> Goal of the exercise: Every line from the one with "bpy.context.view_layer.update()" to the end of the data needs to be copied exactly, and no line before it.

┄┄┄┄┄┄┄┄┄┄┄┄┄┄┄┄┄┄┄┄

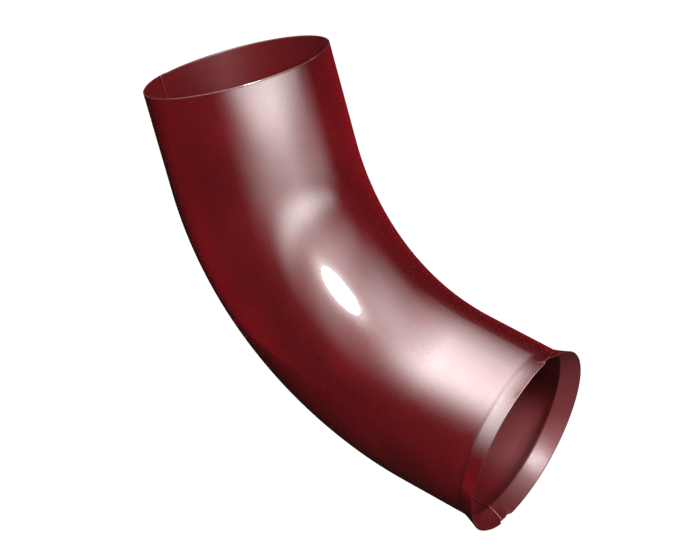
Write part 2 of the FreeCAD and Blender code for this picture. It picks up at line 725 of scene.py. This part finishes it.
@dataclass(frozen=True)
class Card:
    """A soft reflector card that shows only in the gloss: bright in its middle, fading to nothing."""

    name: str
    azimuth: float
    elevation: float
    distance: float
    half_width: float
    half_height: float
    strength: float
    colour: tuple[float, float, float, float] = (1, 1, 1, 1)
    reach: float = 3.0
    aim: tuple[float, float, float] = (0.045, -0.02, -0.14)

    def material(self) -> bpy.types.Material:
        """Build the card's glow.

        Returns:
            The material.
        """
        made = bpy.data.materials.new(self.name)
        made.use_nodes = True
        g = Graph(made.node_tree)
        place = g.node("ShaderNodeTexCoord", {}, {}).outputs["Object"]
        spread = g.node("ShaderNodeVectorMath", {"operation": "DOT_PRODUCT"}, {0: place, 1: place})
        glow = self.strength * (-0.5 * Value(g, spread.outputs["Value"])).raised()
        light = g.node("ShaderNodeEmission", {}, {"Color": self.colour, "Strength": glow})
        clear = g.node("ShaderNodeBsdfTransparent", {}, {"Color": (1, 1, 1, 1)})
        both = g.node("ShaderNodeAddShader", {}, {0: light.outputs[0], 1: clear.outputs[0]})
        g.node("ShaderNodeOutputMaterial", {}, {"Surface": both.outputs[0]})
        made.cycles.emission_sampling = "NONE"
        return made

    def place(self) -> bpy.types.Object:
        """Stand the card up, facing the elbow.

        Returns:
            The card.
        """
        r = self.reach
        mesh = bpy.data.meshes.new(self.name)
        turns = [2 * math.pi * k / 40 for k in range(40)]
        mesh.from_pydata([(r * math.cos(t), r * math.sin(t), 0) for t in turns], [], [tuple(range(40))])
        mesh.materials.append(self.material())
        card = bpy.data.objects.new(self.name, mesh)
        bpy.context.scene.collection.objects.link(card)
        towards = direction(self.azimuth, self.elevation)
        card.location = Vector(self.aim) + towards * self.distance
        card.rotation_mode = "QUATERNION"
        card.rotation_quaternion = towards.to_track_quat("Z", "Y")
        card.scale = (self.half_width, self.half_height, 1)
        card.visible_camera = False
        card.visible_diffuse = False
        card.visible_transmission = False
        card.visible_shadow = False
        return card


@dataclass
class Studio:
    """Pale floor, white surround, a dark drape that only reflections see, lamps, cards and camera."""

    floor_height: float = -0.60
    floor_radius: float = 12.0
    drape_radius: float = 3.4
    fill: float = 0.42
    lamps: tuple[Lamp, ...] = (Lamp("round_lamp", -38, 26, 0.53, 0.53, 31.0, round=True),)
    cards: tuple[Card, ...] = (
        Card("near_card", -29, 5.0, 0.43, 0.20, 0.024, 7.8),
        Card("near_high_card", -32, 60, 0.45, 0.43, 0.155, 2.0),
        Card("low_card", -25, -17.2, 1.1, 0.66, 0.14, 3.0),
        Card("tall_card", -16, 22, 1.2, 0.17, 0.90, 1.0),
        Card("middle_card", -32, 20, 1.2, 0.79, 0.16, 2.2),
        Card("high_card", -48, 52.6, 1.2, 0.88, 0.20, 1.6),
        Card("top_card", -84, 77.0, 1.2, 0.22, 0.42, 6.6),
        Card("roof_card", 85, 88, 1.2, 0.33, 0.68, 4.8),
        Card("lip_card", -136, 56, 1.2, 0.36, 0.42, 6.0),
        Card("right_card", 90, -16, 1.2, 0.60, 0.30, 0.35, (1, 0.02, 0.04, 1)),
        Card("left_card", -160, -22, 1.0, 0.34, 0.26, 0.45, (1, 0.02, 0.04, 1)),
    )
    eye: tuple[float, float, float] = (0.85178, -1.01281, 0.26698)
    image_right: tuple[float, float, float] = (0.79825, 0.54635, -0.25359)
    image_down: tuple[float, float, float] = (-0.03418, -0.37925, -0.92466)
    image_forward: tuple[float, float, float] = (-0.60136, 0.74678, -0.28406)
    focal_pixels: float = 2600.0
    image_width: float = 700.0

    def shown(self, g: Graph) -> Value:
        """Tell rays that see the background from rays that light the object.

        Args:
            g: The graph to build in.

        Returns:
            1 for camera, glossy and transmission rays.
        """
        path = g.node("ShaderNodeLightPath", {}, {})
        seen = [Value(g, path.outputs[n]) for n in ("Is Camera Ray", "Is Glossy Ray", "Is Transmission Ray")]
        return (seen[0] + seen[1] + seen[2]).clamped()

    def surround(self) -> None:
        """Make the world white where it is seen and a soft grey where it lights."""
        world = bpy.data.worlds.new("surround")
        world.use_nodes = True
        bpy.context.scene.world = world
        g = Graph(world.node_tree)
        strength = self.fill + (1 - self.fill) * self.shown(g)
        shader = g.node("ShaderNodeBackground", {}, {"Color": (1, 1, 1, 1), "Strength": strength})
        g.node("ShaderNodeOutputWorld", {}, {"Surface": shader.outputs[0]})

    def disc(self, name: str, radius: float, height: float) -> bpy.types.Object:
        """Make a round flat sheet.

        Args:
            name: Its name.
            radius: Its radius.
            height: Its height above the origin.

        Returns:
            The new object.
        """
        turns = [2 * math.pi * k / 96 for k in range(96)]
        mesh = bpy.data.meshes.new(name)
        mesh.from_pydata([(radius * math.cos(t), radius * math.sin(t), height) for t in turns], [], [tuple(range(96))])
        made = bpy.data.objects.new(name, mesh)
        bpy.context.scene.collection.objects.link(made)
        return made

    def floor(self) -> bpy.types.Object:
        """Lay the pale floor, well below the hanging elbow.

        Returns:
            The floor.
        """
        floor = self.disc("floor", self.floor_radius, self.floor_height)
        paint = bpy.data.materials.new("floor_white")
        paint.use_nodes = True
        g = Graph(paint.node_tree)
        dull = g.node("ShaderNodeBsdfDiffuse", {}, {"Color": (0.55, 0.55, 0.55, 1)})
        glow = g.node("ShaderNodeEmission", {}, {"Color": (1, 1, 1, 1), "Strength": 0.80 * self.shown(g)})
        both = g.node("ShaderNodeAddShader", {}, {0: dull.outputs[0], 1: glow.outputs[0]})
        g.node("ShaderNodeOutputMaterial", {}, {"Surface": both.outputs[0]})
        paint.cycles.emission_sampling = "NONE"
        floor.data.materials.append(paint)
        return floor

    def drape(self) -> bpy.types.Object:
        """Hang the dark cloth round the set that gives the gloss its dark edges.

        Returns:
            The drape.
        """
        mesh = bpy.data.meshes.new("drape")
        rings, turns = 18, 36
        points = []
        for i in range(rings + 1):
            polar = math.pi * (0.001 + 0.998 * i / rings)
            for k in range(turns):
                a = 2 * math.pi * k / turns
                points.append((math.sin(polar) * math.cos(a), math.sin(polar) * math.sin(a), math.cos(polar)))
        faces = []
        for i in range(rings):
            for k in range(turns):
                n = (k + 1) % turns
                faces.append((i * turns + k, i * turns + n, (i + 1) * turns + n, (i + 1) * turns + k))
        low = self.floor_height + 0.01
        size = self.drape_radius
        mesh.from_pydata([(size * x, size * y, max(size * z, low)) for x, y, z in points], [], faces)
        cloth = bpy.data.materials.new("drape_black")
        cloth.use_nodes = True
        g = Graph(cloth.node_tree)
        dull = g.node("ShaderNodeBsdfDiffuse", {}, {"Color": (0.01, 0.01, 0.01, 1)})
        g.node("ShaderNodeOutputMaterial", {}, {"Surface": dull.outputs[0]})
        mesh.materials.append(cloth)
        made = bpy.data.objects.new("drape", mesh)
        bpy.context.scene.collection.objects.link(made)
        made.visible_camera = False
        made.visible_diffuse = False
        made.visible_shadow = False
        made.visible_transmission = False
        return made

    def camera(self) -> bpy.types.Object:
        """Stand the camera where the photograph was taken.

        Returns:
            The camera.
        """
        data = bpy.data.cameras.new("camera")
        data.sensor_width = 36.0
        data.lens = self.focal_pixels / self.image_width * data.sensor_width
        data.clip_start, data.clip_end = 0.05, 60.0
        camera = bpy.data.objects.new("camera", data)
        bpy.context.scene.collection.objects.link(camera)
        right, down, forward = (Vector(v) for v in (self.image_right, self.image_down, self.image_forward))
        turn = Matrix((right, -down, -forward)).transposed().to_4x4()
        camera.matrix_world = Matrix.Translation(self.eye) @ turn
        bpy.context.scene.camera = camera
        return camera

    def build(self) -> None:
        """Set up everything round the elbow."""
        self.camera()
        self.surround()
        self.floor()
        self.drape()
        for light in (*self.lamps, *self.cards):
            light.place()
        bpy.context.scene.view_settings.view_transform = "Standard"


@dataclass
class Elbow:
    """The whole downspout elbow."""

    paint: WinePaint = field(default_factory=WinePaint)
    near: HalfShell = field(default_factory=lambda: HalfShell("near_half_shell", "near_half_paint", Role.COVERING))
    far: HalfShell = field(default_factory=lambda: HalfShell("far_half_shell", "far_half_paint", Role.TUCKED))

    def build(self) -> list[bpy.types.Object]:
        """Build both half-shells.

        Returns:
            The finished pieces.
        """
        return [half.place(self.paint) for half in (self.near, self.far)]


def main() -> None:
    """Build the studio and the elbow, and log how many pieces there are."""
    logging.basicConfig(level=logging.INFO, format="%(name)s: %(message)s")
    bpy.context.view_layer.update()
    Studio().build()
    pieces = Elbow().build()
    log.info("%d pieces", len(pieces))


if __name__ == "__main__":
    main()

┄┄┄┄┄┄┄┄┄┄┄┄┄┄┄┄┄┄┄┄

> Task answer:
    bpy.context.view_layer.update()
    Studio().build()
    pieces = Elbow().build()
    log.info("%d pieces", len(pieces))


if __name__ == "__main__":
    main()